By longtail or Grab: Longtail tours arrive by water; Grab and taxis can reach the Thonburi-side lanes but traffic and the river crossing make the ferry far more convenient. See the Grab and taxi guide.
Frequently asked questions about the Wat Arun area
What is the best time to visit Wat Arun?
Late afternoon to sunset is the classic choice — the warm light makes the porcelain-clad prang glow, and the across-the-river view from the eastern bank at dusk is iconic. Alternatively, go early in the morning to climb the tower before the heat and crowds. The temple is also beautifully floodlit at night.
Can you climb Wat Arun?
Yes — you can climb the lower terraces of the central prang via very steep, narrow staircases for close-up views of the porcelain mosaic and a panorama across the river. The steps are genuinely steep, so hold the railings and take your time; skip the climb if you are unsteady on your feet or uncomfortable with heights.
How do I get to Wat Arun from Wat Pho or the Grand Palace?
Take the cross-river ferry from Tha Tien pier, just behind Wat Pho — it costs 5 THB and takes about three minutes, landing right at Wat Arun. This makes doing the Grand Palace, Wat Pho and Wat Arun together in one day straightforward.
Where is the best place to photograph Wat Arun?
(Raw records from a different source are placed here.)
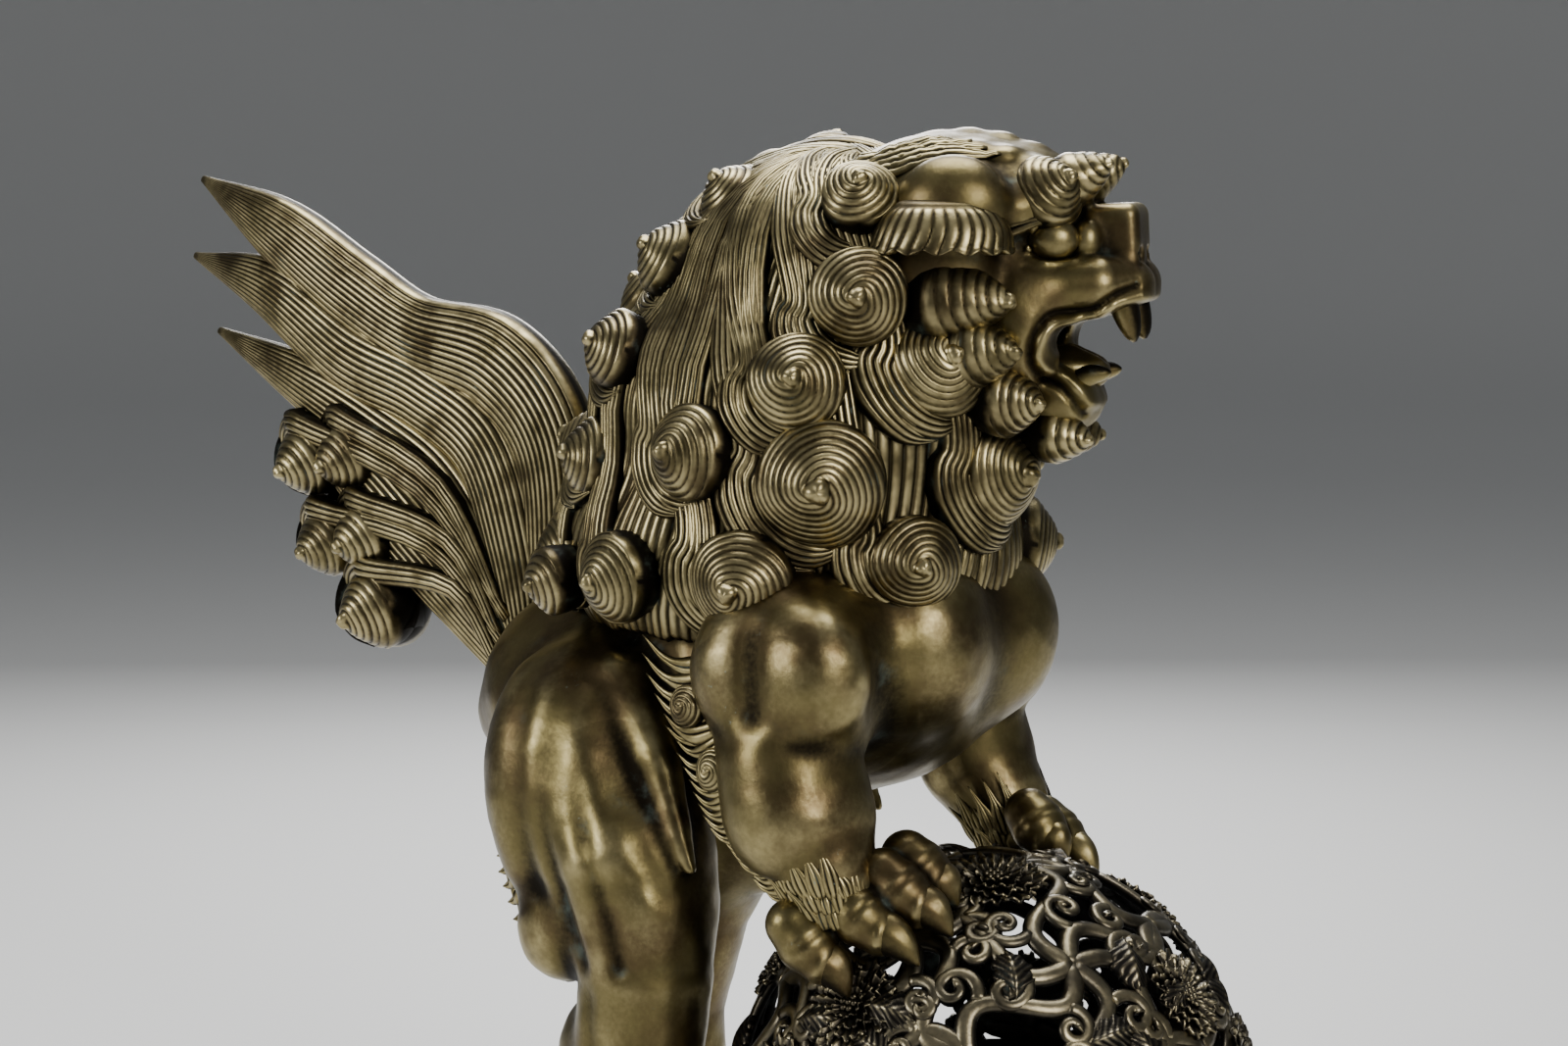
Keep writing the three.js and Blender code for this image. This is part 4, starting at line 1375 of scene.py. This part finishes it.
@dataclass
class Mane:
    """The bell of hair round the head: combed strands, long locks and rows of snail curls."""

    shop: Workshop
    middle: Point = (-80, 0, 330)
    crown: Point = (-52, 0, 452)
    hem: float = 273.0
    strands: int = 108
    fillet: float = 14.0
    masses: list[tuple[Point, Point]] = field(default_factory=lambda: [
        ((-90, 0, 300), (90, 74, 60)), ((-82, 0, 350), (80, 70, 56)), ((-66, 0, 394), (62, 55, 51)),
        ((-60, 0, 332), (52, 64, 48))])
    curls: list[Curl] = field(default_factory=lambda: [
        Curl((-31, -42, 431), 15, (0.4, -0.64, 0.65)), Curl((-24, -53, 395), 19, (0.51, -0.86, 0)),
        Curl((-41, -67, 365), 19, (0.42, -0.86, 0.2)), Curl((-5, -27, 371), 21, (0.75, -0.55, 0.3)),
        Curl((-32, -65, 329), 25, (0.5, -0.86, -0.07)), Curl((-6, -43, 301), 18, (0.72, -0.68, -0.05)),
        Curl((-58, -77, 293), 21, (0.2, -0.96, -0.15)), Curl((-82, -77, 339), 19, (-0.25, -0.95, 0.1)),
        Curl((-128, -60, 374), 16, (-0.5, -0.75, 0.35)), Curl((-117, -42, 407), 16, (-0.55, -0.6, 0.5)),
        Curl((-142, -57, 333), 16, (-0.6, -0.75, 0.2)), Curl((-114, -79, 292), 18, (-0.3, -0.93, -0.1)),
        Curl((-160, -48, 294), 18), Curl((-168, -24, 334), 17), Curl((-96, -30, 430), 15),
        Curl((-140, -22, 392), 14),
        Curl((-152, -68, 287), 14)])
    middle_curls: list[Curl] = field(default_factory=lambda: [
        Curl((3, 0, 330), 21, (1, -0.08, -0.04)), Curl((-134, 0, 412), 15), Curl((-172, 0, 300), 15)])
    far_curls: list[Curl] = field(default_factory=lambda: [
        Curl((-112, 22, 437), 14, (-0.45, 0.35, 0.82)), Curl((-88, 25, 444), 14, (-0.1, 0.45, 0.89))])

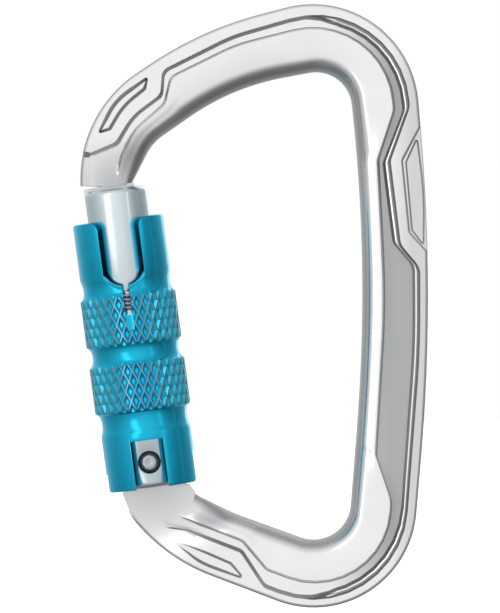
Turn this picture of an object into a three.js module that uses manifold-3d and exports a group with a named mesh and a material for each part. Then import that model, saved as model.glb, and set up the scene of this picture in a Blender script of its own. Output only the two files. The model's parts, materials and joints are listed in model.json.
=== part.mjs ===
// A D-shaped locking carabiner with a lift-and-twist sleeve, in millimetres, +Z up.
// The origin is the bearing point under the top basket. X runs from the gate to the spine,
// Y through the thickness, Z along the load line.
import * as THREE from "three";
import { mergeVertices } from "three/addons/utils/BufferGeometryUtils.js";
import Module from "manifold-3d";

const wasm = await Module();
wasm.setup();

// ---- driving sizes ----
const LENGTH = 99.8; // overall, along the load line
const WIDTH = 57.6; // overall, gate side to spine
const CROWN = 11.1; // body section over the top basket
const SPINE_X = 18.2; // outermost point of the spine
const RAIL_Y = 5; // half thickness of the rope rail
const RIM_Y = 3.7; // half thickness of the outer rim
const WEB_Y = 2; // half thickness of the web between them

const GATE_R = 5.5; // gate bar radius
const GATE_FOOT = 4.2; // gate below the rivet
const GATE_FLAT_DEPTH = 0.65; // outer flat on the gate's top and the nose
const GATE_CHAMFER = 0.9;
const GATE_OPEN_DEG = 28; // how far the gate swings
const RIVET_R = 1.25; // rivet shank
const RIVET_HEAD_R = 1.35; // peened rivet head
const RIVET_INSET = 0.25; // rivet ends below the gate's round
const RECESS_R = 1.9; // counterbore round the rivet head
const RECESS_DEPTH = 0.9;

const BLADE_Y = 1.9; // half thickness of the hinge blade
const BLADE_INSET = 0.5; // hinge blade's cam inside the sleeve's skirt
const CAM_RISE = 0.9; // how much the hinge blade lifts the plunger
const NECK_Y = 1.6; // half thickness of the nose neck
const HEAD_Y = 2.3; // half thickness of the nose head
const NOSE_NECK = 1.5; // neck between the nose head and the gate's top
const NOSE_GRIP = 1.2; // inner side of the nose, in from the gate's inner side
const NOSE_PLAY = 0.5; // extra room round the nose in its slot
const PLUNGER_R = 1.9;
const PLUNGER_TIP_R = 1.5;
const PLUNGER_LENGTH = 7.3;
const GATE_SPRING_LENGTH = 9.4;
const GATE_SPRING_WIRE = 0.5;
const GATE_SPRING_TURNS = 8;

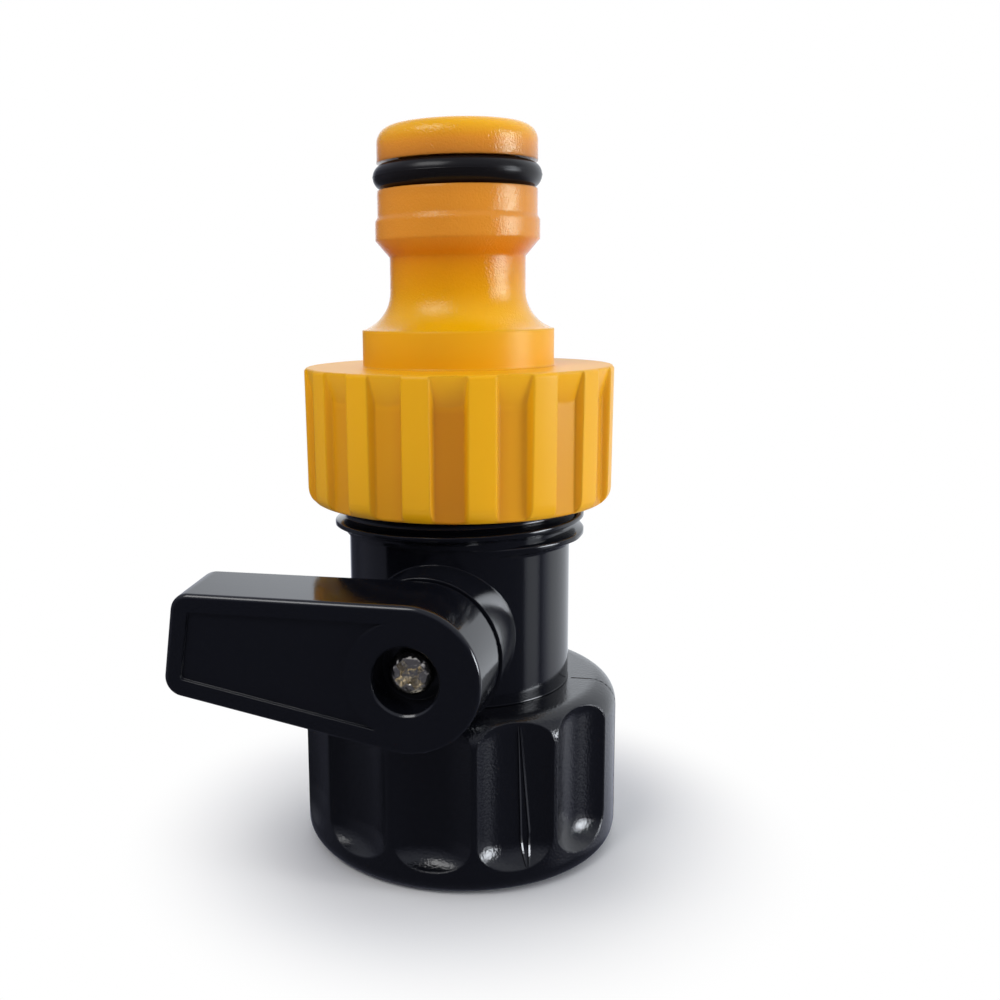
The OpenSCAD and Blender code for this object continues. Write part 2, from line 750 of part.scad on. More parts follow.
swivel_nut();
inlet_washer();
inlet_tailpiece();
tailpiece_ring();
lower_seat();
lower_seat_cushion();
valve_ball();
upper_seat();
upper_seat_cushion();
valve_body();
shaft();
slip_washer();
shaft_ring_inner();
shaft_ring_outer();
lever();
lever_screw();
hose_adapter();
adapter_washer();
nipple_ring();
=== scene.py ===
# %% [markdown]
# # A rain barrel faucet
# A swivel nut for the barrel's 3/4 inch outlet, a quarter-turn ball valve with a side lever, and a hose
# adapter with a push-on nipple. The solids come from the construction and stay as they are. This notebook
# adds what a mould or a thread-cutting tool leaves on them: threads, mould lines, grain, polish, colour.
#
# The whole could also be sculpted as one mesh, but then the lever, the nut and the adapter couldn't move.
# So every added piece is an object of its own, and rides on the body that carries it.

# %% the frame
import json
import math

import bpy
import numpy as np
from mathutils import Matrix, Vector


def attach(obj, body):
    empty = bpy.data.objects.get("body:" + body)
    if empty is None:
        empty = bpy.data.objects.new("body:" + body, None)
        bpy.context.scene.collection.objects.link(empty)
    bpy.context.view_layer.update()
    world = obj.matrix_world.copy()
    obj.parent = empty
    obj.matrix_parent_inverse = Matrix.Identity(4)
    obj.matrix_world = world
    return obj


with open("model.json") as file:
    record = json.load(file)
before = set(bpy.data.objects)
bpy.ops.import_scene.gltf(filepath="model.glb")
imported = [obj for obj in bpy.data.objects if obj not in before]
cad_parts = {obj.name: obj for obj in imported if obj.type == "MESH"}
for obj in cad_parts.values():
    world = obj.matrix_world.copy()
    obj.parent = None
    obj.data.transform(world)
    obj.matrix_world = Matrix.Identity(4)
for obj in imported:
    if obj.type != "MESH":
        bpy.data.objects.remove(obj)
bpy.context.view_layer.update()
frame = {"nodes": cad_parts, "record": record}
nodes = frame["nodes"]
MM = 0.001  # sizes are written in millimetres, and Blender counts in metres

# %% [markdown]
# ## Colour and nodes
# A finish is a net of shader nodes. It could be wired by hand in the shader editor, but a net that is
# written down can be read, repeated and corrected. Two tools are enough for it. One turns a colour, as a
# colour picker shows it, into the linear light that shaders count in. The other adds any node and joins it.


# %% colour and node tools
def rgb(hex_colour):
    """A hex colour, as a picker shows it, in linear light."""
    values = [int(hex_colour[i : i + 2], 16) / 255 for i in (1, 3, 5)]
    return tuple(v / 12.92 if v <= 0.04045 else ((v + 0.055) / 1.055) ** 2.4 for v in values) + (1,)


def node(tree, kind, *values, **named):
    """Adds a shader node. values fill its sockets in order. A name that starts with a capital is a socket,
    and any other is one of the node's own settings. A node given as a value stands for its first output."""
    made = tree.nodes.new("ShaderNode" + kind)
    sockets = list(enumerate(values))
    for name, value in named.items():
        if name[0].isupper():
            sockets.append((name.replace("_", " "), value))
        else:
            setattr(made, name, value)
    for place, value in sockets:
        if isinstance(value, bpy.types.Node):
            value = value.outputs[0]
        if isinstance(value, bpy.types.NodeSocket):
            tree.links.new(value, made.inputs[place])
        else:
            made.inputs[place].default_value = value
    return made


print("the grey #808080 is", round(rgb("#808080")[0], 3), "of full light")

# %% [markdown]
# ## A moulded or worked surface
# Seen close, no moulded face is a perfect mirror and no edge is sharp. The mould was polished or etched,
# and its corners were rounded so that the plastic could flow. This could all be modelled, with millions of
# faces. Here a fine noise tilts the light, and the Bevel node rounds the edges for the light alone, so the
# solids keep their shape.
#
# The noise is laid in the object's own metres, so its scale is one over the grain's width. A pixel of the
# picture covers about 0.1 mm, so a grain finer than 0.2 mm wouldn't show. Such a grain is drawn coarser.


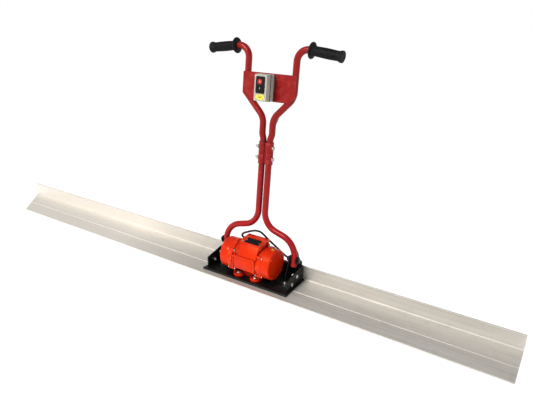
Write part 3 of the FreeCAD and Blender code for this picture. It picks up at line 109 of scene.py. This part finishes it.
def make_light():
    """White surroundings that dim overhead, a large lamp high at the front left, a weak one on the right."""
    world = bpy.data.worlds.new("studio")
    world.use_nodes = True
    sky = world.node_tree.nodes["Background"]
    sky.inputs["Color"].default_value = (1, 1, 1, 1)
    ray = world.node_tree.nodes.new("ShaderNodeTexCoord")
    split = world.node_tree.nodes.new("ShaderNodeSeparateXYZ")
    fade = world.node_tree.nodes.new("ShaderNodeMapRange")
    for socket, value in (("From Min", 0.12), ("From Max", 0.3), ("To Min", 1.05), ("To Max", 0.44)):
        fade.inputs[socket].default_value = value
    world.node_tree.links.new(ray.outputs["Generated"], split.inputs["Vector"])
    world.node_tree.links.new(split.outputs["Z"], fade.inputs["Value"])
    world.node_tree.links.new(fade.outputs["Result"], sky.inputs["Strength"])
    bpy.context.scene.world = world
    bpy.context.scene.view_settings.view_transform = "Standard"
    area_light("key", (-0.9, -2.6, 2.9), (-0.1, 0, 0.2), 1.3, 120, (1, 0.985, 0.96))
    area_light("fill", (2.6, -1.2, 1.6), (0, 0, 0.3), 1.5, 6)


# ---------------------------------------------------------------- materials
class Look:
    """A material being wired. Sockets take a number, a colour or another node's output."""

    def __init__(self, name, **shader):
        self.material = bpy.data.materials.new(name)
        self.material.use_nodes = True
        self.tree = self.material.node_tree
        self.shader = self.tree.nodes["Principled BSDF"]
        self.put(self.shader, shader)

    def fill(self, socket, value):
        """Links a socket to another node's output, or sets its number or colour."""
        if isinstance(value, bpy.types.NodeSocket):
            self.tree.links.new(value, socket)
        elif socket.type == "RGBA":
            socket.default_value = (*value, 1)
        else:
            socket.default_value = value

    def put(self, node, sockets):
        """Fills sockets by name. A key such as i2 is a socket's number, where several share a name."""
        for key, value in sockets.items():
            numbered = key[0] == "i" and key[1:].isdigit()
            self.fill(node.inputs[int(key[1:]) if numbered else key.replace("_", " ")], value)

    def add(self, kind, options=None, **sockets):
        """A new shader node with its options and sockets set."""
        node = self.tree.nodes.new("ShaderNode" + kind)
        for key, value in (options or {}).items():
            setattr(node, key, value)
        self.put(node, sockets)
        return node

    def place(self, scale=(1, 1, 1)):
        """Object coordinates, stretched along the axes."""
        coords = self.add("TexCoord").outputs["Object"]
        return self.add("Mapping", Vector=coords, Scale=scale).outputs["Vector"]

    def noise(self, scale, detail=3, rough=0.5, stretch=(1, 1, 1)):
        """Noise in object coordinates, from 0 to 1."""
        return self.add("TexNoise", Vector=self.place(stretch), Scale=scale, Detail=detail,
                        Roughness=rough).outputs["Fac"]

    def ramp(self, fac, low, high, start, stop):
        """Maps fac from low..high to start..stop, clamped."""
        return self.add("MapRange", i0=fac, i1=low, i2=high, i3=start, i4=stop).outputs["Result"]

    def blend(self, fac, first, second):
        """The first colour where fac is 0, the second where it is 1."""
        return self.add("Mix", {"data_type": "RGBA"}, i0=fac, i6=first, i7=second).outputs[2]

    def bump(self, height, distance, strength=1.0, under=None):
        """Relief from a height, laid over the relief of another bump where one is given."""
        node = self.add("Bump", Height=height, Distance=distance, Strength=strength)
        if under is not None:
            self.fill(node.inputs["Normal"], under)
        return node.outputs["Normal"]

    def edges(self):
        """1 on convex edges, 0 elsewhere."""
        return self.ramp(self.add("NewGeometry").outputs["Pointiness"], 0.56, 0.66, 0, 1)

    def finish(self, **shader):
        """The material, with its last sockets set."""
        self.put(self.shader, shader)
        return self.material


def mill_aluminium():
    """Extruded alloy: fine die lines along it, tone drift, dull handling marks, and painted light that makes it
    brighter to the left.
    """
    look = Look("mill_aluminium", Metallic=0.62)
    lines = look.noise(1, 4, 0.6, (0.7, 420, 420))
    fine = look.noise(1, 2, 0.5, (6, 1900, 1900))
    drift = look.noise(1, 3, 0.55, (1.6, 14, 14))
    along = look.add("SeparateXYZ", Vector=look.place()).outputs["X"]
    marks = look.noise(30, 5, 0.65)
    tone = look.blend(look.ramp(lines, 0.3, 0.7, 0, 1), (0.50, 0.475, 0.435), (0.68, 0.65, 0.60))
    tone = look.blend(look.ramp(drift, 0.42, 0.62, 0, 0.45), tone, (0.76, 0.73, 0.68))
    tone = look.blend(look.ramp(marks, 0.56, 0.72, 0, 0.3), tone, (0.42, 0.40, 0.37))
    # Painted light: the alloy blends to a paler colour towards its left end.
    tone = look.blend(look.ramp(along, -0.2, -0.7, 0, 0.75), tone, (0.93, 0.885, 0.82))
    rough = look.ramp(lines, 0.3, 0.7, 0.5, 0.62)
    relief = look.bump(fine, 0.00004, 0.5, look.bump(lines, 0.00008, 0.6))
    return look.finish(Base_Color=tone, Roughness=rough, Normal=relief)


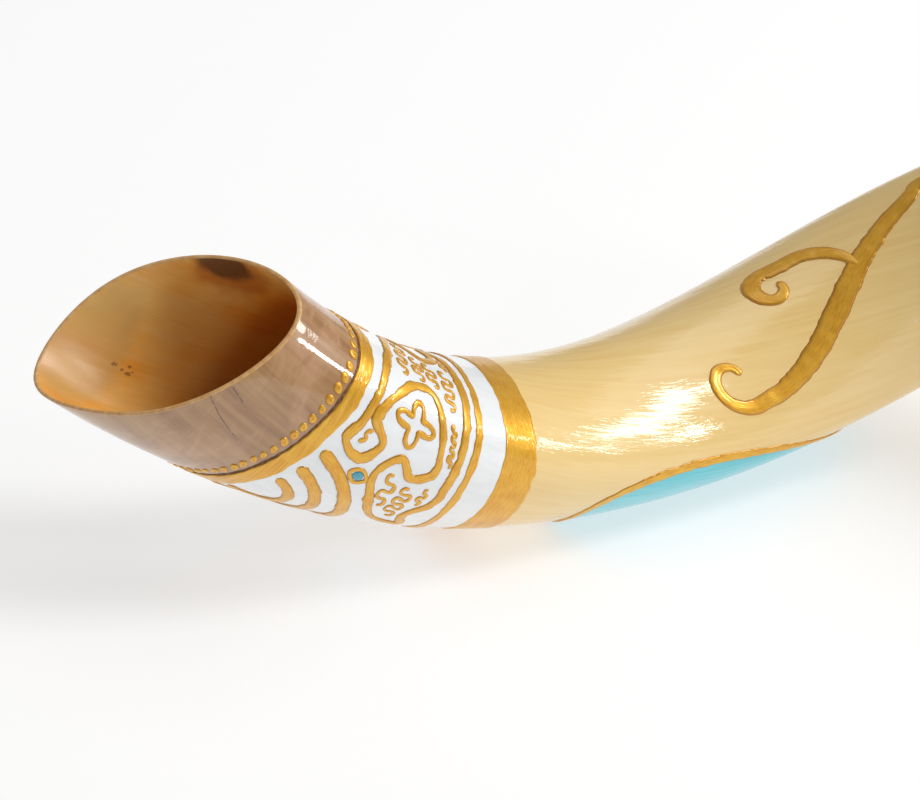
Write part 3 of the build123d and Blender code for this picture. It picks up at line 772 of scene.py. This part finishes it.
class Material:
    """A node material with short calls for the nodes it uses."""

    def __init__(self, name):
        self.material = bpy.data.materials.new(name)
        self.material.use_nodes = True
        self.nodes = self.material.node_tree.nodes
        self.links = self.material.node_tree.links
        self.shader = self.nodes["Principled BSDF"]

    def wire(self, value, socket):
        if isinstance(value, bpy.types.NodeSocket):
            self.links.new(value, socket)
        else:
            socket.default_value = value

    def spot(self, scale=(1, 1, 1), label="spot"):
        """Coordinates along the horn and round it, or along and across a stroke."""
        source = self.nodes.new("ShaderNodeAttribute")
        source.attribute_name = label
        mapping = self.nodes.new("ShaderNodeMapping")
        self.links.new(source.outputs["Vector"], mapping.inputs["Vector"])
        mapping.inputs["Scale"].default_value = scale
        return mapping.outputs["Vector"]

    def noise(self, vector, scale, detail=3.0, rough=0.5, twist=0.0):
        node = self.nodes.new("ShaderNodeTexNoise")
        self.links.new(vector, node.inputs["Vector"])
        node.inputs["Scale"].default_value = scale
        node.inputs["Detail"].default_value = detail
        node.inputs["Roughness"].default_value = rough
        node.inputs["Distortion"].default_value = twist
        return node.outputs["Fac"]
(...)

The most famous shot is from the opposite (eastern) bank, around Tha Tien, where riverside restaurants and rooftop bars face the temple — especially at sunset, when the prang is silhouetted against the sky and reflected in the river. Climbing the temple itself gives close-ups of the porcelain detail and views back toward the Grand Palace.
Is there a dress code at Wat Arun?
Yes, the standard temple dress code applies: cover your shoulders and knees, and remove your shoes where required. Wat Arun is an active temple, so dress and behave respectfully, as you would at the Grand Palace and Wat Pho.
What else is there to do around Wat Arun?
The Thonburi-side lanes around the temple are quiet and atmospheric, with riverside cafes and small temples. This area is also the main launch point for longtail-boat canal tours through Thonburi’s khlongs, which reveal a hidden, water-bound side of Bangkok — one of the most rewarding half-day trips in the city.